- EXERCISE GOAL -
Begin with the line that contains "for side, sign" and continue down through the line that contains "bpy.context.scene.collection.objects.link(rigid_bodies[body])"; reproduce those lines exactly and only those.

- SUPPLIED MATERIAL -
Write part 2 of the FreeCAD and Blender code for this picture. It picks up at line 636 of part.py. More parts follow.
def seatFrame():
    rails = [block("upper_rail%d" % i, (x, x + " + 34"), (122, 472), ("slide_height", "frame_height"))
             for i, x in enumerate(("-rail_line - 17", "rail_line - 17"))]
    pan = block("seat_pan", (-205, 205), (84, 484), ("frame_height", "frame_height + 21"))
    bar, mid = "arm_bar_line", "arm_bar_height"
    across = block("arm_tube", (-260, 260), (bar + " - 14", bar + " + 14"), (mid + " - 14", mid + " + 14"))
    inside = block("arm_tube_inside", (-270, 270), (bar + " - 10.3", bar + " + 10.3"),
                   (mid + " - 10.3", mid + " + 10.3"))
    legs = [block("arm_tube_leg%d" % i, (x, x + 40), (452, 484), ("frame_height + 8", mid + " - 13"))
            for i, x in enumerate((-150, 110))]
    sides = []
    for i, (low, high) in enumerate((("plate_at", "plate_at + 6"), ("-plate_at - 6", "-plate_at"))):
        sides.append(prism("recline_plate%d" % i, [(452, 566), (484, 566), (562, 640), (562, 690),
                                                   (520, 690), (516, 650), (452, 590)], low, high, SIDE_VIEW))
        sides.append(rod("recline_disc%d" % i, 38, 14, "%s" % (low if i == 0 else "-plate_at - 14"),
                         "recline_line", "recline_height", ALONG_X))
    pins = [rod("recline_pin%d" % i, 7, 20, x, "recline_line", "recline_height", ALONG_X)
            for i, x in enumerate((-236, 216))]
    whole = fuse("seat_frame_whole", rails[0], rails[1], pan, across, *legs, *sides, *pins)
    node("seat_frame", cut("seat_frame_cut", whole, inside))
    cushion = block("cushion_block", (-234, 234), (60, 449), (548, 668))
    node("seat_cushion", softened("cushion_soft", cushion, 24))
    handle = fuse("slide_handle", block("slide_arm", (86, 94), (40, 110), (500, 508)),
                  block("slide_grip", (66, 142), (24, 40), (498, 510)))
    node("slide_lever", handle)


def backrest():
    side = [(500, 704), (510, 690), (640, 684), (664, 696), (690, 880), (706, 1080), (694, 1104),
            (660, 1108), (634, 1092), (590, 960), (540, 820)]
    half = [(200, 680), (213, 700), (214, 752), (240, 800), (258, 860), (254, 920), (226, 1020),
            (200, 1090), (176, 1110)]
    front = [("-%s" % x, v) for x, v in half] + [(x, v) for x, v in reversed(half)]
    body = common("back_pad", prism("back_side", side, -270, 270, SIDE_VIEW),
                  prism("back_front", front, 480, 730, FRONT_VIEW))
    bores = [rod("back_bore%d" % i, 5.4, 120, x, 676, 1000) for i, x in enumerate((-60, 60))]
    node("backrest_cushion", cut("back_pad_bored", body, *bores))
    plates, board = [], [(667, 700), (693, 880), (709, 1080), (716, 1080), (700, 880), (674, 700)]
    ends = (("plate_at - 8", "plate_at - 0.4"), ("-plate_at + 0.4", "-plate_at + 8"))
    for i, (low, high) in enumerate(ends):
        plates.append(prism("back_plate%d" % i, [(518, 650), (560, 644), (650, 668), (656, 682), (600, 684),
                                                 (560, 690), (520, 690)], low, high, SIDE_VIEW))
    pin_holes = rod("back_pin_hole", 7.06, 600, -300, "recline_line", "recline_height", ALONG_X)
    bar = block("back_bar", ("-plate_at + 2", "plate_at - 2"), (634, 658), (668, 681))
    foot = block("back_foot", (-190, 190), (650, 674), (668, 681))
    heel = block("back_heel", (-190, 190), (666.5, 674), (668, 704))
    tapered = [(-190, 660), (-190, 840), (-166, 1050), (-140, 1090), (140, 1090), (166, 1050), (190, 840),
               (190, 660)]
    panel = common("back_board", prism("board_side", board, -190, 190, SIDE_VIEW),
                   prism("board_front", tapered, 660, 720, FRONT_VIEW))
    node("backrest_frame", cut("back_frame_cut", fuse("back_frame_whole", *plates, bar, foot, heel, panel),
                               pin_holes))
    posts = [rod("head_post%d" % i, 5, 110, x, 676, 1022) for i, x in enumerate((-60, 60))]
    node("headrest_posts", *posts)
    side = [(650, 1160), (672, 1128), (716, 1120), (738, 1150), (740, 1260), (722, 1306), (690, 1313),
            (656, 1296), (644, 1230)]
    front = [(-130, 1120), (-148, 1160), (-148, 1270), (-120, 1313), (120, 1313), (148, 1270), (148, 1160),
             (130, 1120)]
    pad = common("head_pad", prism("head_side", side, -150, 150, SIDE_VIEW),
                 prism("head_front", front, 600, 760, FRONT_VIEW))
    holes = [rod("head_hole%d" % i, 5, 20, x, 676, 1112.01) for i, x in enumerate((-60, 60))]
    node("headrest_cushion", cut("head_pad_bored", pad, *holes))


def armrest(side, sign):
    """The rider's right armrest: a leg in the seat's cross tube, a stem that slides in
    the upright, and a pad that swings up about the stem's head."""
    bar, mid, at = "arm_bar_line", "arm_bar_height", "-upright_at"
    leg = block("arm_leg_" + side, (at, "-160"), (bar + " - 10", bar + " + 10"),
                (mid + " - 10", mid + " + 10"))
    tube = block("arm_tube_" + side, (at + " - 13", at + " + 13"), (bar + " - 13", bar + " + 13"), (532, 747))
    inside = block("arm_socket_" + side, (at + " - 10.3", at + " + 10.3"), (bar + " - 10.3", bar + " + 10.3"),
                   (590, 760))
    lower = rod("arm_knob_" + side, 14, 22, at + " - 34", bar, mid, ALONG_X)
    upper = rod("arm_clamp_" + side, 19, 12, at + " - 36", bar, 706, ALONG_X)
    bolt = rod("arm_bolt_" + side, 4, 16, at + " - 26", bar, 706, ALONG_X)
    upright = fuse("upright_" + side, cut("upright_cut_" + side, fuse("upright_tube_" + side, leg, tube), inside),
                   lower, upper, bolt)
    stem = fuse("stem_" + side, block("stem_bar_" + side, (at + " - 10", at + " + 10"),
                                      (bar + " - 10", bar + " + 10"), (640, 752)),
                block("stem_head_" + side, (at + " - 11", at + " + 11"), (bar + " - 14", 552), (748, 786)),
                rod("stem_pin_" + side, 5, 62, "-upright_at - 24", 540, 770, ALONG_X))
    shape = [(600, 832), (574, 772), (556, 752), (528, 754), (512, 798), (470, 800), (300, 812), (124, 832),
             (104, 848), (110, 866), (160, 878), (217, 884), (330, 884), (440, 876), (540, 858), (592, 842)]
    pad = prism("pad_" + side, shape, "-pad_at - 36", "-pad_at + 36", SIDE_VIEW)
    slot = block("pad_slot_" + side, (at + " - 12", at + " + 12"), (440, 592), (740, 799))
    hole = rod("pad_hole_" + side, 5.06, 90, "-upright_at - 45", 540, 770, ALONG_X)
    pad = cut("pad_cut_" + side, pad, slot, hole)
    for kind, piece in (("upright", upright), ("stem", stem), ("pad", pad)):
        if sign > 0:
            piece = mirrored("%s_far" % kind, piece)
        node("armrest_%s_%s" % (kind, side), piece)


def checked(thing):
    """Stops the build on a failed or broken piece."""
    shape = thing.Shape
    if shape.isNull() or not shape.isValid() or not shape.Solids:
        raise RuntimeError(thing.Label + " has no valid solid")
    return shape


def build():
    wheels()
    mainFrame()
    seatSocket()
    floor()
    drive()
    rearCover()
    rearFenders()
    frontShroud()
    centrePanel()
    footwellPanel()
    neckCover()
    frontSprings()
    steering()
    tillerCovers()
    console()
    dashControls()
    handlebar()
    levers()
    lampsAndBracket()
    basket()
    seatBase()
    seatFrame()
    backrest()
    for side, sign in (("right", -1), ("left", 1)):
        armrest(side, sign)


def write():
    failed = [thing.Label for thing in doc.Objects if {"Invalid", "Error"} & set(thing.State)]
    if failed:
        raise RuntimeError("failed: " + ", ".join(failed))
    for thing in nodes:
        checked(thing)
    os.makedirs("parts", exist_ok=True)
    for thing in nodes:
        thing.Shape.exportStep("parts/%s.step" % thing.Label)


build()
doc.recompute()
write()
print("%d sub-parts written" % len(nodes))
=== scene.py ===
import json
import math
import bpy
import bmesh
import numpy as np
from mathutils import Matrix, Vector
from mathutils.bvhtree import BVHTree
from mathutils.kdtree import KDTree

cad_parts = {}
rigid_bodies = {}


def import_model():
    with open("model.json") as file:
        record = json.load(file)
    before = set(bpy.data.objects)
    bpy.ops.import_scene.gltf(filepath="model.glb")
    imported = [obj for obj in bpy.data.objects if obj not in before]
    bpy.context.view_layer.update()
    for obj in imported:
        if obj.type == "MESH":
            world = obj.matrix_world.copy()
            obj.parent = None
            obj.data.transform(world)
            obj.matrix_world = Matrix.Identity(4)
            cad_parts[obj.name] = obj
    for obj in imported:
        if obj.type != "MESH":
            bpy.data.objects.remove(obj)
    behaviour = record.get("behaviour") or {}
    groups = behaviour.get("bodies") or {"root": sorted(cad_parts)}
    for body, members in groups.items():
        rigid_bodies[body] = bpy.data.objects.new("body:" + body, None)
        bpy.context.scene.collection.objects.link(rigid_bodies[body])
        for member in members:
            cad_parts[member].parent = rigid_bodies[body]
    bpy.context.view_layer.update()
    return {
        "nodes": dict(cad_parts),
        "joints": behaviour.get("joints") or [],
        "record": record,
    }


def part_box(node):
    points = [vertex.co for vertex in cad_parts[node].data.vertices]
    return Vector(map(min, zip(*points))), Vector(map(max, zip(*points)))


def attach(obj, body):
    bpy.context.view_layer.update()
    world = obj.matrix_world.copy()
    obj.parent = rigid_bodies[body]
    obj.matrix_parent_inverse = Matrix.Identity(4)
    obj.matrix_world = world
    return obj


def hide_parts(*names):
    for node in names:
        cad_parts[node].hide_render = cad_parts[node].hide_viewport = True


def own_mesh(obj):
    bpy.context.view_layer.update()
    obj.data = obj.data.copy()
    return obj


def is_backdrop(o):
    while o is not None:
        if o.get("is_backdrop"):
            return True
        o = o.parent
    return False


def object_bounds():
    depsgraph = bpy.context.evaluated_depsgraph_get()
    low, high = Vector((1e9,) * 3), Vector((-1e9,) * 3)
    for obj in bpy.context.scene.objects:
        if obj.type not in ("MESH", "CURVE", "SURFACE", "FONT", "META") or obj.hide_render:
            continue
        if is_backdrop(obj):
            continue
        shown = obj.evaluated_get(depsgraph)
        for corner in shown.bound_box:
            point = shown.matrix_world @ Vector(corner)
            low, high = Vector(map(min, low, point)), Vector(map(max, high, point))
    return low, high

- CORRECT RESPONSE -
    for side, sign in (("right", -1), ("left", 1)):
        armrest(side, sign)


def write():
    failed = [thing.Label for thing in doc.Objects if {"Invalid", "Error"} & set(thing.State)]
    if failed:
        raise RuntimeError("failed: " + ", ".join(failed))
    for thing in nodes:
        checked(thing)
    os.makedirs("parts", exist_ok=True)
    for thing in nodes:
        thing.Shape.exportStep("parts/%s.step" % thing.Label)


build()
doc.recompute()
write()
print("%d sub-parts written" % len(nodes))
=== scene.py ===
import json
import math
import bpy
import bmesh
import numpy as np
from mathutils import Matrix, Vector
from mathutils.bvhtree import BVHTree
from mathutils.kdtree import KDTree

cad_parts = {}
rigid_bodies = {}


def import_model():
    with open("model.json") as file:
        record = json.load(file)
    before = set(bpy.data.objects)
    bpy.ops.import_scene.gltf(filepath="model.glb")
    imported = [obj for obj in bpy.data.objects if obj not in before]
    bpy.context.view_layer.update()
    for obj in imported:
        if obj.type == "MESH":
            world = obj.matrix_world.copy()
            obj.parent = None
            obj.data.transform(world)
            obj.matrix_world = Matrix.Identity(4)
            cad_parts[obj.name] = obj
    for obj in imported:
        if obj.type != "MESH":
            bpy.data.objects.remove(obj)
    behaviour = record.get("behaviour") or {}
    groups = behaviour.get("bodies") or {"root": sorted(cad_parts)}
    for body, members in groups.items():
        rigid_bodies[body] = bpy.data.objects.new("body:" + body, None)
        bpy.context.scene.collection.objects.link(rigid_bodies[body])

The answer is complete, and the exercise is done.